Für jedes Problem gibt es einen eigenen Weg, sagt die Sozialwissenschaftlerin Tatjana Fuchs vom Internationalen Institut für Empirische Sozialökonomie in München, die das Grazil-Projekt im Betrieb leitet. Betriebsrat und Geschäftsleitung verhandeln über ein Prämienlohnsystem, Trainer schulen die Führungskräfte und alle Beschäftigten plus Leiharbeitskräfte von Versand und Callcenter wurden eingeladen, in Workshops Verbesserungsvorschläge zu machen. "Ich war überrascht, mit welcher Begeisterung und Motivation die Kollegen diskutiert haben", sagt Betriebsratsvorsitzender Peter Fitz. In kleinen Gruppen ging es um Themen wie Zugluft und Hitze, Einkommen, Arbeitsbelastung und vor allem Arbeitszeiten. Die sind äußerst flexibel. Die Belegschaft war sich einig: Sie wollen zurück zu verlässlichen Arbeitszeiten und nicht erst am Donnerstag erfahren, wie in der folgenden Woche gearbeitet wird.
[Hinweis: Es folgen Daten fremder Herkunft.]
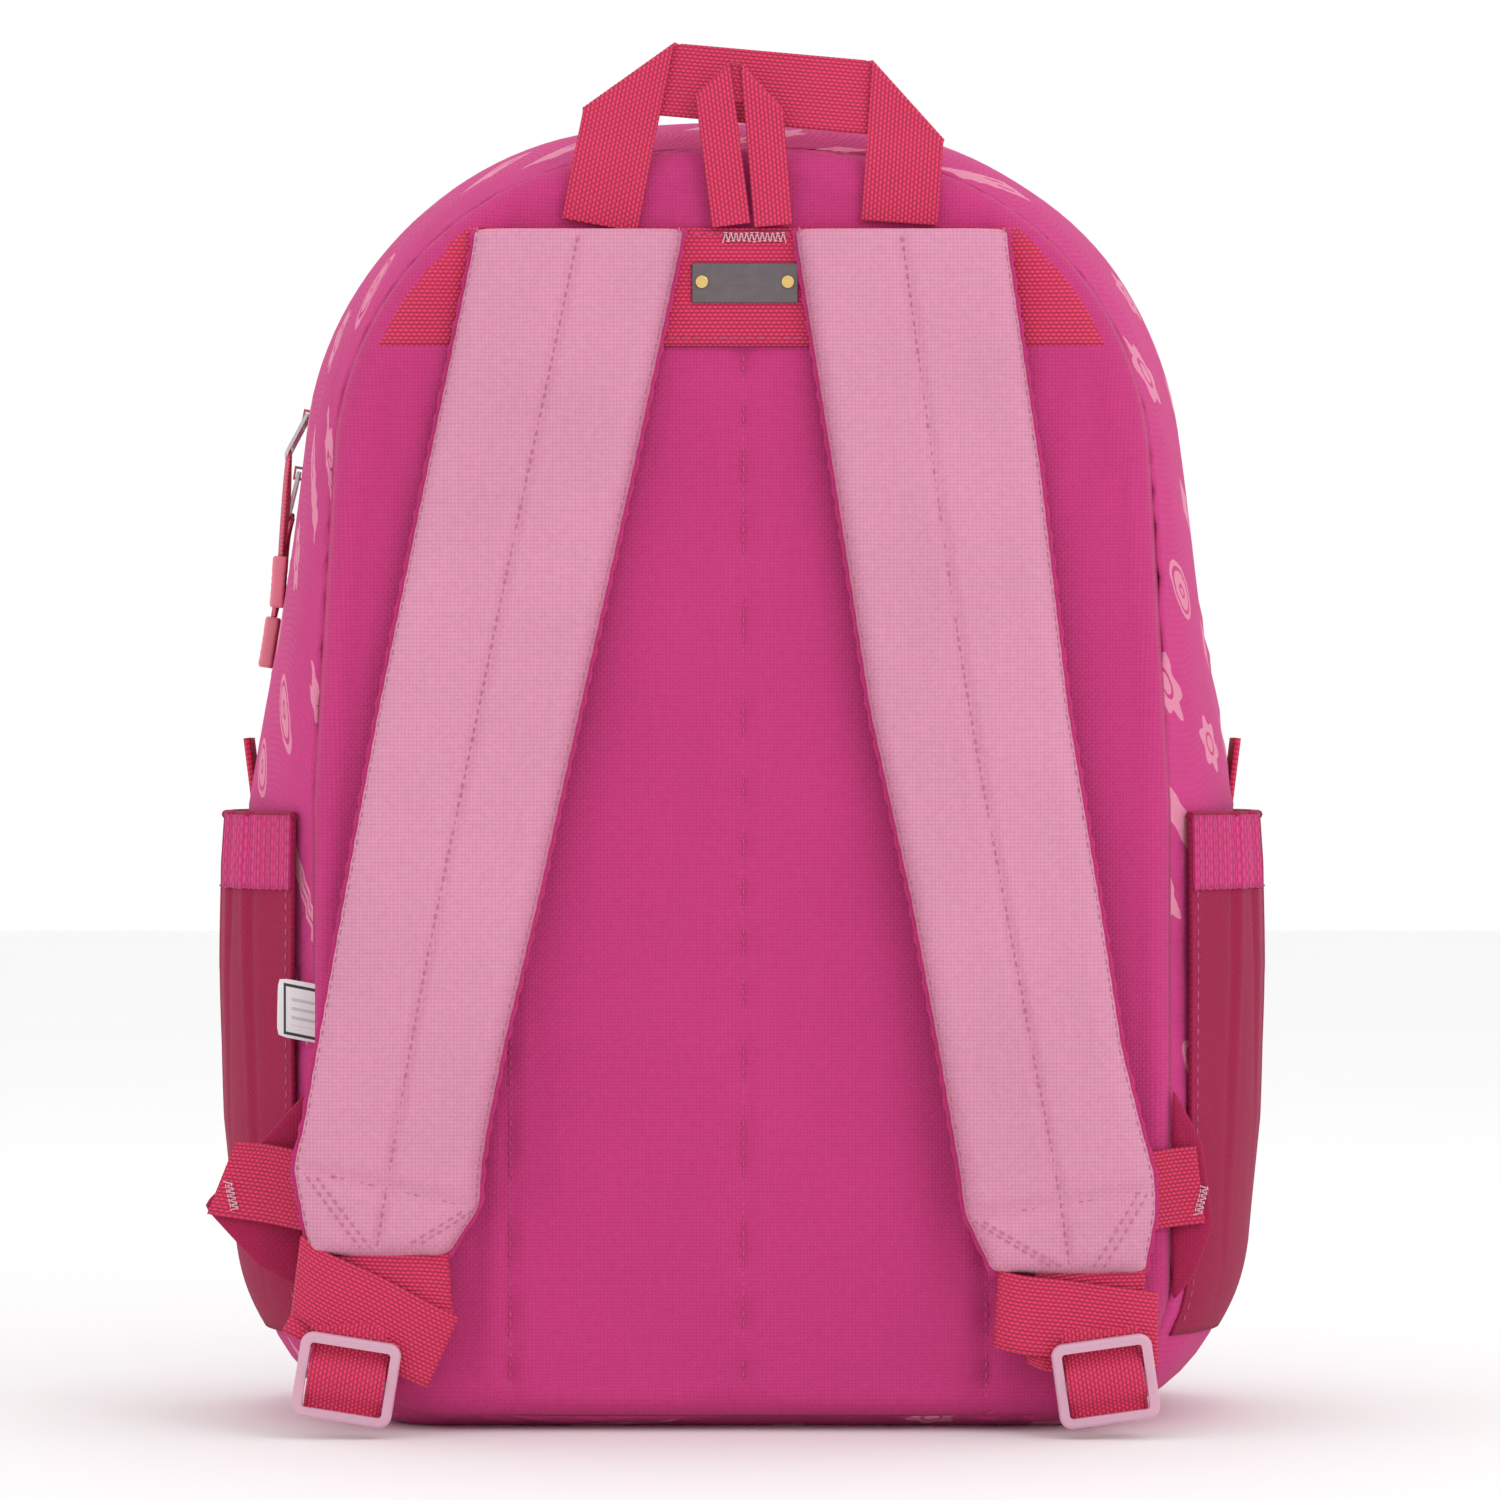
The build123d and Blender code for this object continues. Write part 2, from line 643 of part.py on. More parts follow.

Die Ergebnisse der Workshops sind im Betrieb ausgehängt, im September gab es weitere. Premiere für Weltbild: Erstmals mischen Beschäftigte mit und debattieren während der Arbeitszeit, wie sich ihre Arbeitsbedingungen verbessern können. Und wenn sich der eine oder andere Verbesserungsvorschlag als Rationalisierungsmaßnahme entpuppt? "Der Gewinn durch Kosteneinsparungen soll - zumindest aus der ersten Runde - in den Arbeits- und Gesundheitsschutz fließen", sagt die Betriebsrätin. Das muss allerdings noch mit der Geschäftsleitung verhandelt werden.